Nowadays there isn’t a single national-name retail store in town, and the only franchises are 7-Eleven and the fast food joints up on the highway. The stores and restaurants on Main Street sport hand-painted signs or lettering hand-cut from heavy plywood and painted. There is a sense that each store is hanging on by its fingernails, and if we go back a year from now, there’s a good chance it won’t be there. The old brick facades have been covered with aluminum or painted pressboard, and everything is weathered and worn. The town’s residential areas aren’t much better. There are a few grand houses and the occasional well-tended if modest home, but the rest of the town looks either threadbare or badly overgrown.

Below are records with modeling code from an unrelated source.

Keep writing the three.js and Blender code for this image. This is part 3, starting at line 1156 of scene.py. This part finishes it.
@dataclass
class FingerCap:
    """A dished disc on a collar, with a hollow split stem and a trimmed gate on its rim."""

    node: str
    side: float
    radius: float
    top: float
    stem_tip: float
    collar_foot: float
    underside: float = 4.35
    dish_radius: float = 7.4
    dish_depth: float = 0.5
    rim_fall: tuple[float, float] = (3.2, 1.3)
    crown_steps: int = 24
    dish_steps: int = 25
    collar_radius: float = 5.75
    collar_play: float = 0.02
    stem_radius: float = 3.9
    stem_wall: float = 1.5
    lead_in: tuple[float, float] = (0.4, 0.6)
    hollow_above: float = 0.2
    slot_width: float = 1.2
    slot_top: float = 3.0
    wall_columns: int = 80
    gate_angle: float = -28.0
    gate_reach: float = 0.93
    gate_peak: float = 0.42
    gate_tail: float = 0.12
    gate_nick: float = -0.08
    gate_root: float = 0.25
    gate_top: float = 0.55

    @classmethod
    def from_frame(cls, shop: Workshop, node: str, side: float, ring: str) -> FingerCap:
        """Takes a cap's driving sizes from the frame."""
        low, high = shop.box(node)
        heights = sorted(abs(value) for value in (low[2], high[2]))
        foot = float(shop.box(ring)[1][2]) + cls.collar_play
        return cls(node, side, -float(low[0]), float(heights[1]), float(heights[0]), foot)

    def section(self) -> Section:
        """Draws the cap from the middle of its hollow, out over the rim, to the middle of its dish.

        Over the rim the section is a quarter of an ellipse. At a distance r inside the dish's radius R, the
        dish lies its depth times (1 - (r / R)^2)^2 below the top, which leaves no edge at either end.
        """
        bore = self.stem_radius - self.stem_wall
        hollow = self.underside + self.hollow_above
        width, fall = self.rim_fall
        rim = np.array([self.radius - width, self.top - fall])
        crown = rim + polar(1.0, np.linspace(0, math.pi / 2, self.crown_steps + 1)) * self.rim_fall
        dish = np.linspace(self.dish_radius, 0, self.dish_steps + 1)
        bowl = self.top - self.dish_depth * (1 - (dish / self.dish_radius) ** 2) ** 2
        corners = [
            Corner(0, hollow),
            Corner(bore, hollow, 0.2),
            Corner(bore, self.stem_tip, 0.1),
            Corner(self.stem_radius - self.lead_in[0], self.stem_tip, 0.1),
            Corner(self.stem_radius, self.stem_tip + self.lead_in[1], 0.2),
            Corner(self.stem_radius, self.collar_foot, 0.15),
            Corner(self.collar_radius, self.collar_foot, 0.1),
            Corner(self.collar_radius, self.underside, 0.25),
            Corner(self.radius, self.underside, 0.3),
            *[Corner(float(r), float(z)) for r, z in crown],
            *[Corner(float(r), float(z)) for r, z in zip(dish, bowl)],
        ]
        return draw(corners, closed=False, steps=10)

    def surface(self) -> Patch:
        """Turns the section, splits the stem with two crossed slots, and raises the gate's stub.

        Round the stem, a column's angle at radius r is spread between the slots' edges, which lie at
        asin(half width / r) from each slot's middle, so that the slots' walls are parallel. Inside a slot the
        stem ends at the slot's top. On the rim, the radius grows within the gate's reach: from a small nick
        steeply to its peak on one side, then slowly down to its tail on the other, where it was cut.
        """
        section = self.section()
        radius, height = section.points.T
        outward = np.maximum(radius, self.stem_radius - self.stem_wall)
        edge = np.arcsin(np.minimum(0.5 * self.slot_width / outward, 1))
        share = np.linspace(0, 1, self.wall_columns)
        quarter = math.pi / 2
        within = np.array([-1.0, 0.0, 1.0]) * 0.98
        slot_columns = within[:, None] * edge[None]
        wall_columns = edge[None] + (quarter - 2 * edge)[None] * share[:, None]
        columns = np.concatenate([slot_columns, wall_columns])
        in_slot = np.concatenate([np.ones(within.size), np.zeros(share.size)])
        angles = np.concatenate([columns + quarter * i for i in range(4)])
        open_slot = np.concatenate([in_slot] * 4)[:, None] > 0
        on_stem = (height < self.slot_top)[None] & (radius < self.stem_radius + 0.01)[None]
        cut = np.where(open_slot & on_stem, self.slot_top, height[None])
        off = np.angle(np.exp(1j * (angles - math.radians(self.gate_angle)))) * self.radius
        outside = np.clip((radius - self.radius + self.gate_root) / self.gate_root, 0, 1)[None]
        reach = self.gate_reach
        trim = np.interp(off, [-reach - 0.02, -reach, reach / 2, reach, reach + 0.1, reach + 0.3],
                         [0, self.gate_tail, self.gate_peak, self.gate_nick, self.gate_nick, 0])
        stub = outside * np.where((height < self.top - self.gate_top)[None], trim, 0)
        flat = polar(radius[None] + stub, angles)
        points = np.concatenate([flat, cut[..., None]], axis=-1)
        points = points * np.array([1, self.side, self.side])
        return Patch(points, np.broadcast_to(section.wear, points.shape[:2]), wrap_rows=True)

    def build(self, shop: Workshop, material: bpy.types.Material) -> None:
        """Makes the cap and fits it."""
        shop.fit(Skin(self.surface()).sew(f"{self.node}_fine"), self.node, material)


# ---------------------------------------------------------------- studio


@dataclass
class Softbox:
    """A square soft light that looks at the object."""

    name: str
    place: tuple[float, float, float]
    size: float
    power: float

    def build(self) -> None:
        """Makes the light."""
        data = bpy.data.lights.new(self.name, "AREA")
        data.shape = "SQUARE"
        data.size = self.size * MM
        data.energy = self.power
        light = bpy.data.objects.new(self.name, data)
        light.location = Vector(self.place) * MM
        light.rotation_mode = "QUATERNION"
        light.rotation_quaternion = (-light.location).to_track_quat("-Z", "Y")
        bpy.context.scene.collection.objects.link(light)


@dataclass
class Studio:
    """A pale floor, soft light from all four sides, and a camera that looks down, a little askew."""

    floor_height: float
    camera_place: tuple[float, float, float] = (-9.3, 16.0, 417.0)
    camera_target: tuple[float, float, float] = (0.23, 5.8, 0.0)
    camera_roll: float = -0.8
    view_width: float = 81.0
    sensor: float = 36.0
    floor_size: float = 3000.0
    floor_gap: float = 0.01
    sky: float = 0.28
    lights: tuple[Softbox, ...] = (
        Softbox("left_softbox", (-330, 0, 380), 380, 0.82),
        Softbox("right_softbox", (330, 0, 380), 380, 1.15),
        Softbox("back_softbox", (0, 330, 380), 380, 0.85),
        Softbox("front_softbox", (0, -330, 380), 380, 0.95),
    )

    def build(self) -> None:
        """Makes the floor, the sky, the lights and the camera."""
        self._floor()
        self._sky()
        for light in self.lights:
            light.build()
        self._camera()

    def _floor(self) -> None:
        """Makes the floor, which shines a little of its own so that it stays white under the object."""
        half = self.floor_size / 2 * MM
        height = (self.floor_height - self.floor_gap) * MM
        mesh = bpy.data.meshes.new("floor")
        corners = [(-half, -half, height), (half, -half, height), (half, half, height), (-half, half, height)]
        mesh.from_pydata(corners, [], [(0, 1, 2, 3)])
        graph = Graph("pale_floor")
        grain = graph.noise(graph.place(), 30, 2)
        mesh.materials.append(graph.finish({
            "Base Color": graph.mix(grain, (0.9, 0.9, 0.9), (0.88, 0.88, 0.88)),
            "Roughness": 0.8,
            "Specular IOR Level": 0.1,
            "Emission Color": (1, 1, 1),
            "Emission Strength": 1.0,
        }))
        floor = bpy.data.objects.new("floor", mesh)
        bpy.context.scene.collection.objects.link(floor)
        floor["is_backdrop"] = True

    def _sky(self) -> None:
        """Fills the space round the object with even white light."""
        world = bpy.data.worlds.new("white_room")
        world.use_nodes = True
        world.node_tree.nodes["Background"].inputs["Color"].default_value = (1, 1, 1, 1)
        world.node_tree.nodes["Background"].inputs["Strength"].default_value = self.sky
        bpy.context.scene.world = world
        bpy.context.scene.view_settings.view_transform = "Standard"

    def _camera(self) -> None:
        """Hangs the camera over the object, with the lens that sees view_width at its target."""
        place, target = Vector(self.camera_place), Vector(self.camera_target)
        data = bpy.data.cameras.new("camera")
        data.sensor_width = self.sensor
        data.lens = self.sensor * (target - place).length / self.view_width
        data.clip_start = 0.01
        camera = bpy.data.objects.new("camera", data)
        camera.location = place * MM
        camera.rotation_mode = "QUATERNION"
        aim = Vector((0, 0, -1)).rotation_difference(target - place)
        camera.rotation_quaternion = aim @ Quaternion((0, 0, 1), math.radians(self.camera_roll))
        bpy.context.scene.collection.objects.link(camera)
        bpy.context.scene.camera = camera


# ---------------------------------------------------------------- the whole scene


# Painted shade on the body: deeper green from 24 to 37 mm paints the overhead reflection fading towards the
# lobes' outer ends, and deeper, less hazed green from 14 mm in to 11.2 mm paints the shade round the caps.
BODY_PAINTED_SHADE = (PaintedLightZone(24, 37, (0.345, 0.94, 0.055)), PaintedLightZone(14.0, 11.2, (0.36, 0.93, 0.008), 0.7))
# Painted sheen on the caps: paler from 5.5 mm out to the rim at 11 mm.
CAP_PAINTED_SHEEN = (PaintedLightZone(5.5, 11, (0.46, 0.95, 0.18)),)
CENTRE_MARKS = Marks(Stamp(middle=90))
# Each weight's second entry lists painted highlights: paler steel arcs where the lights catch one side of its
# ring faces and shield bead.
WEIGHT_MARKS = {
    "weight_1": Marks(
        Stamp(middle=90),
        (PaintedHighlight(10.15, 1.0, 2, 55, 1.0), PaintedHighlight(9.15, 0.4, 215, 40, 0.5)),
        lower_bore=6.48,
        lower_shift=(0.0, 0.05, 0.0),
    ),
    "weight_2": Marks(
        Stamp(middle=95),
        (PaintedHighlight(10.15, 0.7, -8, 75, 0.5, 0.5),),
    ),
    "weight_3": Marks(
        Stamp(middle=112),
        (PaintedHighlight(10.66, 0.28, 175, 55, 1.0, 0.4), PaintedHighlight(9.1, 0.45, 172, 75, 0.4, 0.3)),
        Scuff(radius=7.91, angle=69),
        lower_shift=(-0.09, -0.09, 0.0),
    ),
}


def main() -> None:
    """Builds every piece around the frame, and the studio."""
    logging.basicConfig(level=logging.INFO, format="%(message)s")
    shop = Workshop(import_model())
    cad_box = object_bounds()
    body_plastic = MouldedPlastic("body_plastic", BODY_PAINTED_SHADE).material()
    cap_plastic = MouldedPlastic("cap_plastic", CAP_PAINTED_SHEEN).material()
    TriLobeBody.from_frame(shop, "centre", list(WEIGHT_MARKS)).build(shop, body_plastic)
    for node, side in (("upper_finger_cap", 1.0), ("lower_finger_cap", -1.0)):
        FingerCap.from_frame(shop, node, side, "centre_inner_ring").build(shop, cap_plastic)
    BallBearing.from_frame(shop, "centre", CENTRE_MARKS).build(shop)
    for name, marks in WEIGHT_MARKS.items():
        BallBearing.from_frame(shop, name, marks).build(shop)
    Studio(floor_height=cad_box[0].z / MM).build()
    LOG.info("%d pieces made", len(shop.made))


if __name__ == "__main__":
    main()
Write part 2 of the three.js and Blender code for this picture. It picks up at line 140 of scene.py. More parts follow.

The experience has left me somewhat melancholy, as if I’m disappointed that I cannot make myself younger by returning to the scene of my childhood, or at least stave off the advancement of years. Still, I am glad we made the trip. For decades I’ve clung to the memories of my childhood with a fastness that sometimes bordered on the unreal. The Yuma of my boyhood was an American fantasy, where Grandma and Granddad helped raise us boys, where my mother and father were good and respected members of the community, where children could wander unsupervised on a summer day and soak up the bright sunshine of an unpolluted Colorado sky. The reality, so evident during today’s sojourn, was doubtless somewhat less perfect.

I realized that Yuma has always had its flaws, has always had its ramshackle houses and tawdry facades, its homemade public face. I just didn’t recognize them for what they were. Businesses are born, thrive or don’t, and then die, each in its own time. Renewal grows out of the compost heap of yesteryear’s style and discarded confidence. Homes, like our bodies, reflect the personalities of their occupants. A community has a life cycle and, like we who populate it, it changes over time. If Yuma looks less lovely now than I remember it, the fault is my own, not the town’s.

The glowing image of Yuma remembered exists only in the slightly fading photographs that fill the Rubber Maid tub in my father’s den. The moments captured in those photos are gone forever, and driving back to the place where they were taken won’t make them come alive again. Memories are wonderful things to occasionally sit and ponder, but they are not the sum of us. What is important is not what we were or even what we are, but what we can and will be, and that is as true of towns as it is of people.

I’ll probably never go back to Yuma after this trip. There isn’t any reason for me to go back. No more family members will be buried there, my work will never take me there, no one there is anxious to see me. The memories are more comfortable, more attractive than the reality, and there’s no reason to diminish them. As Gertrude Stein famously said, there’s no there there. It’s best to leave it that way.